Repeat exactly each line of the data provided below.

%%

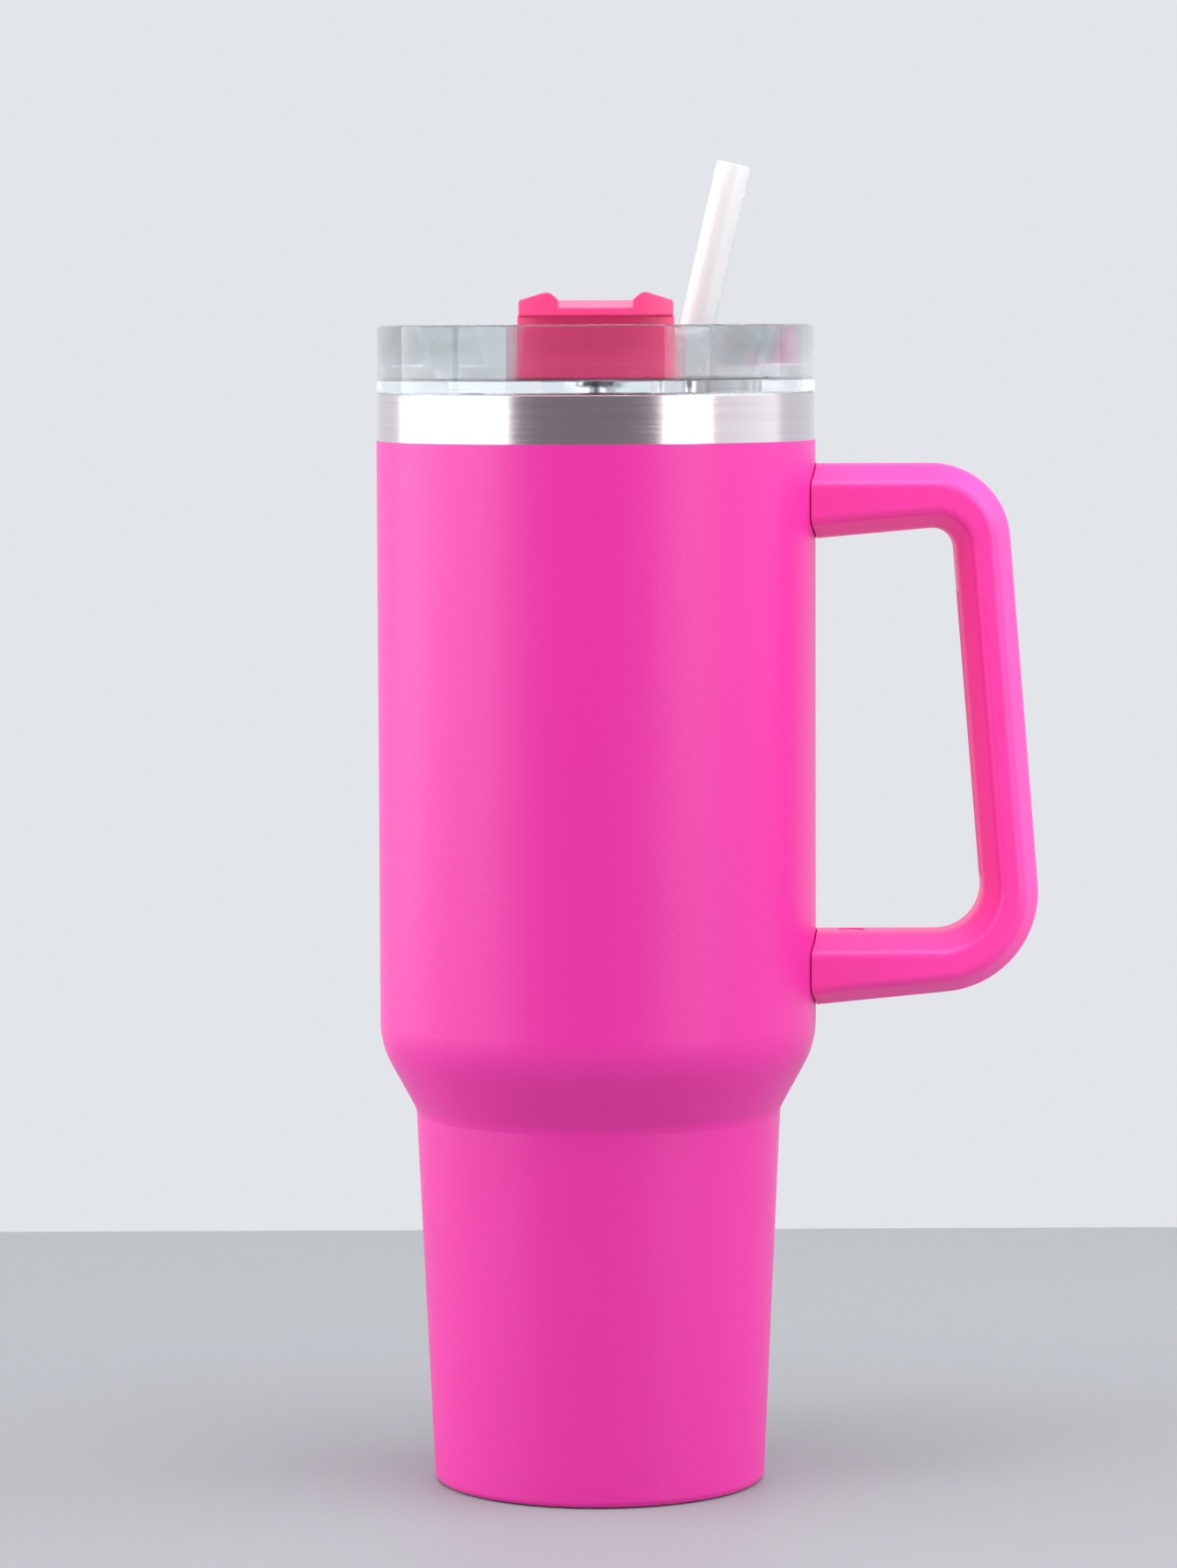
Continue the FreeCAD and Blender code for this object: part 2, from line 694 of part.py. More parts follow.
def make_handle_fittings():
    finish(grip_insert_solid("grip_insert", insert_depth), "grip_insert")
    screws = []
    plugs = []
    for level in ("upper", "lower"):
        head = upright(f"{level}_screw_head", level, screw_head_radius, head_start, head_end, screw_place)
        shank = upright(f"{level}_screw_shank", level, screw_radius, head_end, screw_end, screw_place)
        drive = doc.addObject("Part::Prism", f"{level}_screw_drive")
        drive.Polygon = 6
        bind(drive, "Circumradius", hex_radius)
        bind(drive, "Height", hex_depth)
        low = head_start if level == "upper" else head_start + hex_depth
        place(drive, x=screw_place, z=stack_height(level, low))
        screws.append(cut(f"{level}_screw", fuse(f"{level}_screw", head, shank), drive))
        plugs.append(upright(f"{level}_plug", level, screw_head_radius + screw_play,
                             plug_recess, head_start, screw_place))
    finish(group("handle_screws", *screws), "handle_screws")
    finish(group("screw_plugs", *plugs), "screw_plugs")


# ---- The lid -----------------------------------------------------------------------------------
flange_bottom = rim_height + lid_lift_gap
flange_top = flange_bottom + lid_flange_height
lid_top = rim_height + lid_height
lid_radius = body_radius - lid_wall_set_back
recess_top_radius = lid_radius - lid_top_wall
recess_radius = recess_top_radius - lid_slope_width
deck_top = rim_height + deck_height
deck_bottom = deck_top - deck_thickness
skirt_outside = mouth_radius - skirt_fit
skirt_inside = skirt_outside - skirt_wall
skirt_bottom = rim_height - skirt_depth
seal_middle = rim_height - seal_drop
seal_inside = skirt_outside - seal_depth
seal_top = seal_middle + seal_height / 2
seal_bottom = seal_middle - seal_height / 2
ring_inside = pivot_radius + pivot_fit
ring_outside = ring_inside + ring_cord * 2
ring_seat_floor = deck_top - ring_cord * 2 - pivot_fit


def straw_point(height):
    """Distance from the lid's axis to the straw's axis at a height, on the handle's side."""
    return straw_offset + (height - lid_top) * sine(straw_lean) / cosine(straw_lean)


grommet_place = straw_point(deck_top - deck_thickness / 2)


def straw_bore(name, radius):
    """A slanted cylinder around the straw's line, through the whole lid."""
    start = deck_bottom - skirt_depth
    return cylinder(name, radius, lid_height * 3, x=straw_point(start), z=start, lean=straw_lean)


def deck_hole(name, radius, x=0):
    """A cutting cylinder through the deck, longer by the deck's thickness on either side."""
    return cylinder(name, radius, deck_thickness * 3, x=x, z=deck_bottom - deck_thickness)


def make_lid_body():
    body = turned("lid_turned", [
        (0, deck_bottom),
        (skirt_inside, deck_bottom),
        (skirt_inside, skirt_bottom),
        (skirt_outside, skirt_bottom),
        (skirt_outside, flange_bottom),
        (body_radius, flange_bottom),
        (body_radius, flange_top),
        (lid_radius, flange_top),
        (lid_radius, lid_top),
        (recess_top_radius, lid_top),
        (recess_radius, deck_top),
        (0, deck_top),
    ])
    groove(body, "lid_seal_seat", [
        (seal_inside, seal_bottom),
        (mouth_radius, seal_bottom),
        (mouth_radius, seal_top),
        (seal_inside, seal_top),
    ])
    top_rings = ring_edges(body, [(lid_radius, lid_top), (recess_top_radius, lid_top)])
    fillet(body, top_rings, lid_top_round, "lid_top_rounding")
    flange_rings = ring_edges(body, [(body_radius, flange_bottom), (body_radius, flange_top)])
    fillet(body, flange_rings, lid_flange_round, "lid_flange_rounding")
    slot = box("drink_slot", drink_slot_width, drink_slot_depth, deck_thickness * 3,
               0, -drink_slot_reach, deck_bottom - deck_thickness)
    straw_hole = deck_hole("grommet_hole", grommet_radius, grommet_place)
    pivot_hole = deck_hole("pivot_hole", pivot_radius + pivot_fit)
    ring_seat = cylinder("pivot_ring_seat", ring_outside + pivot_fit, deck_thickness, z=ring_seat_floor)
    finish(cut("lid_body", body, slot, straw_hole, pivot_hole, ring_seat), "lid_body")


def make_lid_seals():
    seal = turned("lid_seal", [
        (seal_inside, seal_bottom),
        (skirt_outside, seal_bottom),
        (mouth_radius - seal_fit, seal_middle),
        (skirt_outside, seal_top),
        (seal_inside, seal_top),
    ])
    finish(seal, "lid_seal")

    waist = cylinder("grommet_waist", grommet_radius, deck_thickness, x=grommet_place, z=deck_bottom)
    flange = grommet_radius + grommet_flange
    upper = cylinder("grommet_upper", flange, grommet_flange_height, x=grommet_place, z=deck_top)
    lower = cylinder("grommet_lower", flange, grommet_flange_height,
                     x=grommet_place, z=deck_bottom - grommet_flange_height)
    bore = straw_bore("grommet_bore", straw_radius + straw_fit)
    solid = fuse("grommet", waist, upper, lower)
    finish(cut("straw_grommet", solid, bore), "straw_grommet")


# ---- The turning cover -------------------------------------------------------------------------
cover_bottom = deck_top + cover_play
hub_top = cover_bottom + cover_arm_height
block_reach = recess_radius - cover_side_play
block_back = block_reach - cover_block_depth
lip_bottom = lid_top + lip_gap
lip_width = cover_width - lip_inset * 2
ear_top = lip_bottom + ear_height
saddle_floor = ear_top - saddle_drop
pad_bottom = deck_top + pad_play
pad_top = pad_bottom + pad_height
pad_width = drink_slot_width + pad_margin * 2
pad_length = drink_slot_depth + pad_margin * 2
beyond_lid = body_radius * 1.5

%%

Full solution:
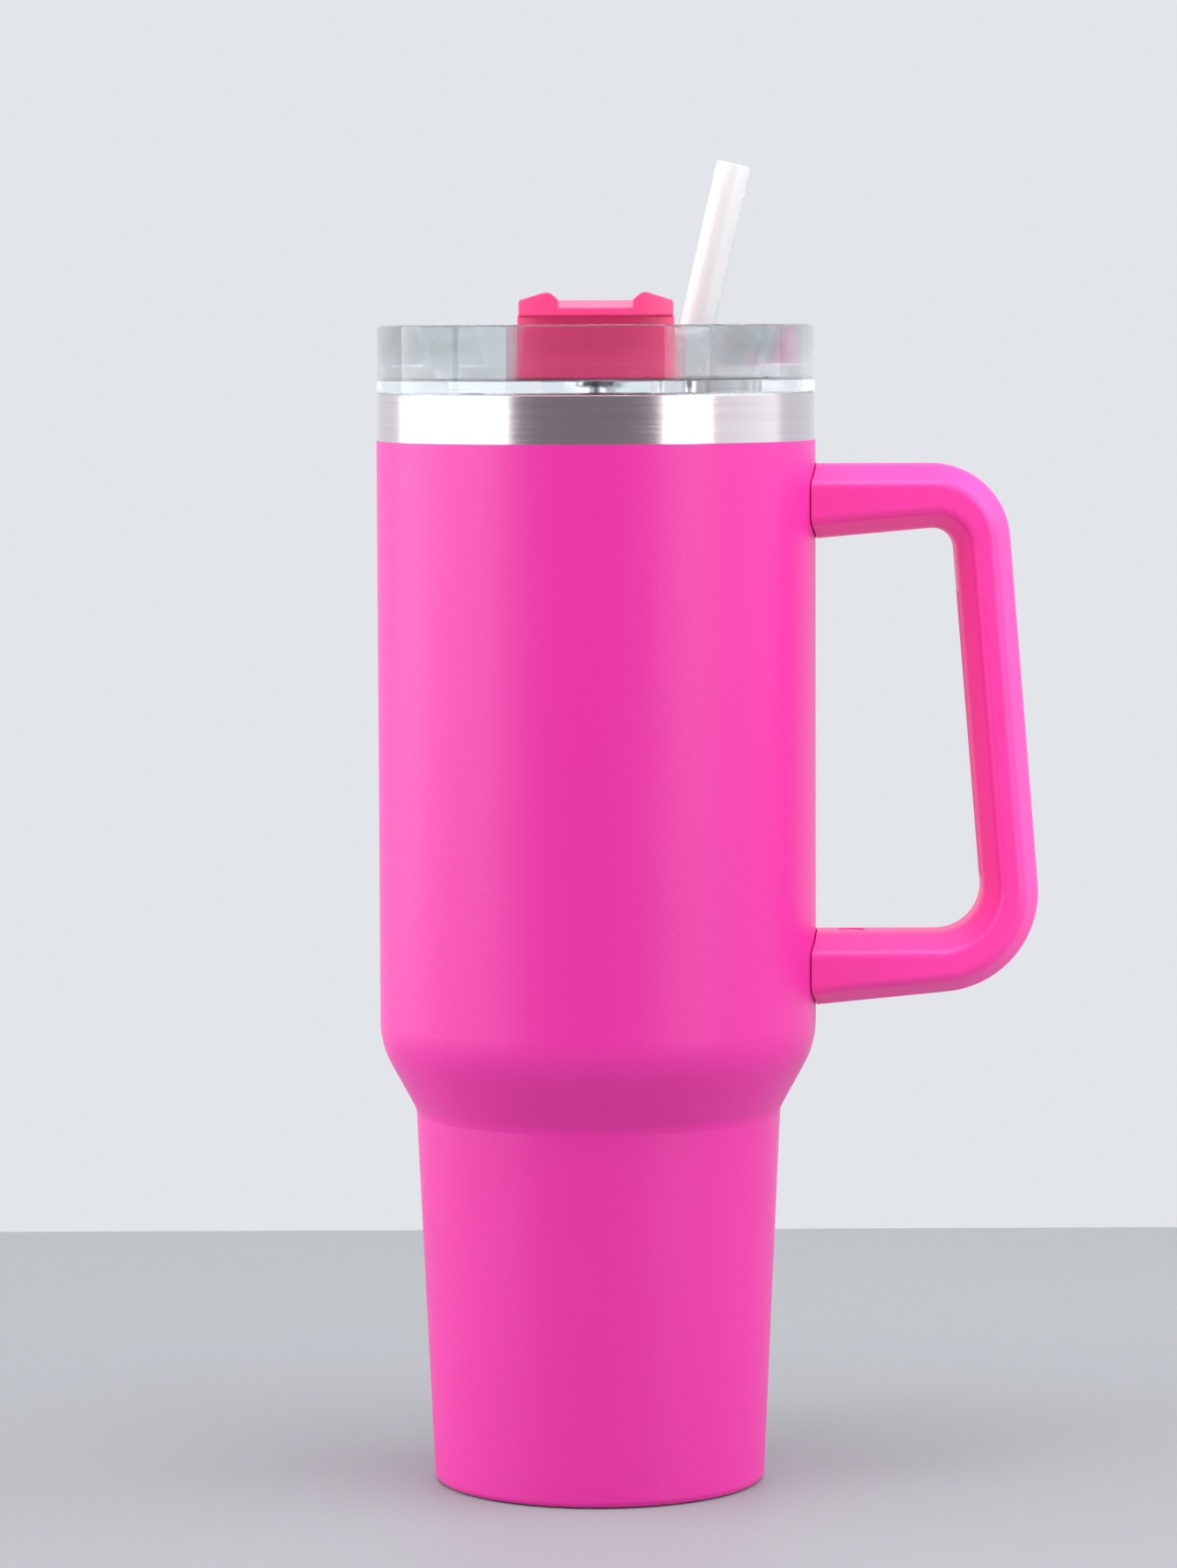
Continue the FreeCAD and Blender code for this object: part 2, from line 694 of part.py. More parts follow.
def make_handle_fittings():
    finish(grip_insert_solid("grip_insert", insert_depth), "grip_insert")
    screws = []
    plugs = []
    for level in ("upper", "lower"):
        head = upright(f"{level}_screw_head", level, screw_head_radius, head_start, head_end, screw_place)
        shank = upright(f"{level}_screw_shank", level, screw_radius, head_end, screw_end, screw_place)
        drive = doc.addObject("Part::Prism", f"{level}_screw_drive")
        drive.Polygon = 6
        bind(drive, "Circumradius", hex_radius)
        bind(drive, "Height", hex_depth)
        low = head_start if level == "upper" else head_start + hex_depth
        place(drive, x=screw_place, z=stack_height(level, low))
        screws.append(cut(f"{level}_screw", fuse(f"{level}_screw", head, shank), drive))
        plugs.append(upright(f"{level}_plug", level, screw_head_radius + screw_play,
                             plug_recess, head_start, screw_place))
    finish(group("handle_screws", *screws), "handle_screws")
    finish(group("screw_plugs", *plugs), "screw_plugs")


# ---- The lid -----------------------------------------------------------------------------------
flange_bottom = rim_height + lid_lift_gap
flange_top = flange_bottom + lid_flange_height
lid_top = rim_height + lid_height
lid_radius = body_radius - lid_wall_set_back
recess_top_radius = lid_radius - lid_top_wall
recess_radius = recess_top_radius - lid_slope_width
deck_top = rim_height + deck_height
deck_bottom = deck_top - deck_thickness
skirt_outside = mouth_radius - skirt_fit
skirt_inside = skirt_outside - skirt_wall
skirt_bottom = rim_height - skirt_depth
seal_middle = rim_height - seal_drop
seal_inside = skirt_outside - seal_depth
seal_top = seal_middle + seal_height / 2
seal_bottom = seal_middle - seal_height / 2
ring_inside = pivot_radius + pivot_fit
ring_outside = ring_inside + ring_cord * 2
ring_seat_floor = deck_top - ring_cord * 2 - pivot_fit


def straw_point(height):
    """Distance from the lid's axis to the straw's axis at a height, on the handle's side."""
    return straw_offset + (height - lid_top) * sine(straw_lean) / cosine(straw_lean)


grommet_place = straw_point(deck_top - deck_thickness / 2)


def straw_bore(name, radius):
    """A slanted cylinder around the straw's line, through the whole lid."""
    start = deck_bottom - skirt_depth
    return cylinder(name, radius, lid_height * 3, x=straw_point(start), z=start, lean=straw_lean)


def deck_hole(name, radius, x=0):
    """A cutting cylinder through the deck, longer by the deck's thickness on either side."""
    return cylinder(name, radius, deck_thickness * 3, x=x, z=deck_bottom - deck_thickness)


def make_lid_body():
    body = turned("lid_turned", [
        (0, deck_bottom),
        (skirt_inside, deck_bottom),
        (skirt_inside, skirt_bottom),
        (skirt_outside, skirt_bottom),
        (skirt_outside, flange_bottom),
        (body_radius, flange_bottom),
        (body_radius, flange_top),
        (lid_radius, flange_top),
        (lid_radius, lid_top),
        (recess_top_radius, lid_top),
        (recess_radius, deck_top),
        (0, deck_top),
    ])
    groove(body, "lid_seal_seat", [
        (seal_inside, seal_bottom),
        (mouth_radius, seal_bottom),
        (mouth_radius, seal_top),
        (seal_inside, seal_top),
    ])
    top_rings = ring_edges(body, [(lid_radius, lid_top), (recess_top_radius, lid_top)])
    fillet(body, top_rings, lid_top_round, "lid_top_rounding")
    flange_rings = ring_edges(body, [(body_radius, flange_bottom), (body_radius, flange_top)])
    fillet(body, flange_rings, lid_flange_round, "lid_flange_rounding")
    slot = box("drink_slot", drink_slot_width, drink_slot_depth, deck_thickness * 3,
               0, -drink_slot_reach, deck_bottom - deck_thickness)
    straw_hole = deck_hole("grommet_hole", grommet_radius, grommet_place)
    pivot_hole = deck_hole("pivot_hole", pivot_radius + pivot_fit)
    ring_seat = cylinder("pivot_ring_seat", ring_outside + pivot_fit, deck_thickness, z=ring_seat_floor)
    finish(cut("lid_body", body, slot, straw_hole, pivot_hole, ring_seat), "lid_body")


def make_lid_seals():
    seal = turned("lid_seal", [
        (seal_inside, seal_bottom),
        (skirt_outside, seal_bottom),
        (mouth_radius - seal_fit, seal_middle),
        (skirt_outside, seal_top),
        (seal_inside, seal_top),
    ])
    finish(seal, "lid_seal")

    waist = cylinder("grommet_waist", grommet_radius, deck_thickness, x=grommet_place, z=deck_bottom)
    flange = grommet_radius + grommet_flange
    upper = cylinder("grommet_upper", flange, grommet_flange_height, x=grommet_place, z=deck_top)
    lower = cylinder("grommet_lower", flange, grommet_flange_height,
                     x=grommet_place, z=deck_bottom - grommet_flange_height)
    bore = straw_bore("grommet_bore", straw_radius + straw_fit)
    solid = fuse("grommet", waist, upper, lower)
    finish(cut("straw_grommet", solid, bore), "straw_grommet")


# ---- The turning cover -------------------------------------------------------------------------
cover_bottom = deck_top + cover_play
hub_top = cover_bottom + cover_arm_height
block_reach = recess_radius - cover_side_play
block_back = block_reach - cover_block_depth
lip_bottom = lid_top + lip_gap
lip_width = cover_width - lip_inset * 2
ear_top = lip_bottom + ear_height
saddle_floor = ear_top - saddle_drop
pad_bottom = deck_top + pad_play
pad_top = pad_bottom + pad_height
pad_width = drink_slot_width + pad_margin * 2
pad_length = drink_slot_depth + pad_margin * 2
beyond_lid = body_radius * 1.5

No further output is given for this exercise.